Tesla just started rolling Cybercabs off the line at Giga Texas. Drone footage from earlier this month showed 25 units on the factory grounds. Full volume production is targeted for April, with the line designed to pump out hundreds per week. And the price point? Around $25,000.

I know the internet loves to clown on Elon's timelines. And honestly, some of that is fair. He's missed deadlines on self-driving more times than I can count. But here's the thing people keep forgetting: this is the same guy who was told reusable rockets were impossible, that EVs would never go mainstream, and that a private company couldn't send astronauts to space. He was late on all of those too. And then he did all of them.
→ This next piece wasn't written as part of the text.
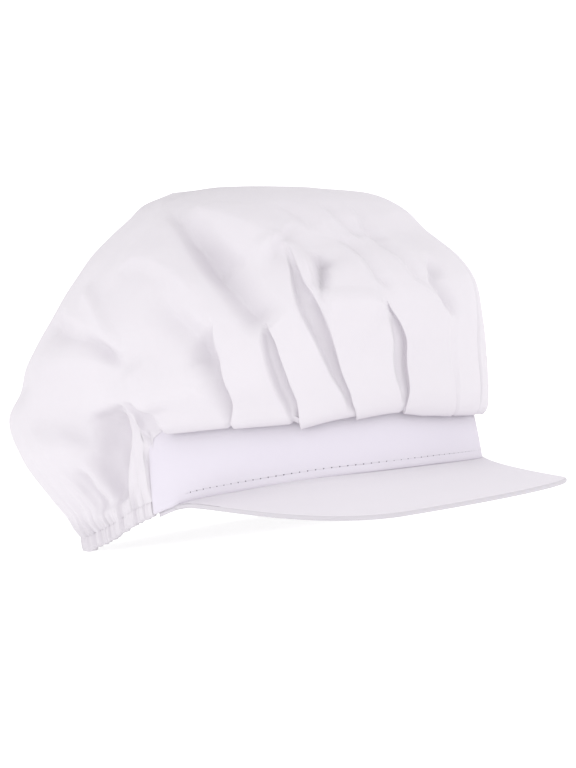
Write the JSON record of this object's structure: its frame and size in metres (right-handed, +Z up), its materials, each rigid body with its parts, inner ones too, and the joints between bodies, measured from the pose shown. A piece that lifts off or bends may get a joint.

The Cybercab is wild because it has no steering wheel and no pedals. That means it literally cannot move unless the self-driving software works. There's no fallback. That's either the dumbest bet in automotive history or the most confident one. I think it's the second one.

Is the self-driving part fully solved yet? No. Tesla's Austin robotaxi service still has safety supervisors in most of the cars. The fully driverless operation is limited to a small area. And competitors like Waymo are already running thousands of fully autonomous vehicles in multiple cities.

But Tesla has something Waymo doesn't: 8 billion miles of real-world driving data from millions of cars on actual roads. Waymo has about 127 million. That data advantage is massive, and it compounds every single day. Every Tesla on the road is feeding the neural network.

The vision here is that you buy a Cybercab for $25K, and when you're not using it, it goes out and earns money as a robotaxi. Your car becomes an income-producing asset. If that actually works — and I genuinely hope it does — it changes personal transportation for everyone. Imagine not having a car payment but instead having a car that pays YOU.

Could the timeline slip again? Sure. Elon's track record on "when" is shaky. But his track record on "whether" is honestly unmatched. If I had to bet on whether the Cybercab eventually works as promised, I'd take that bet.

Interested to hear if anyone else is following this closely or thinking about getting one.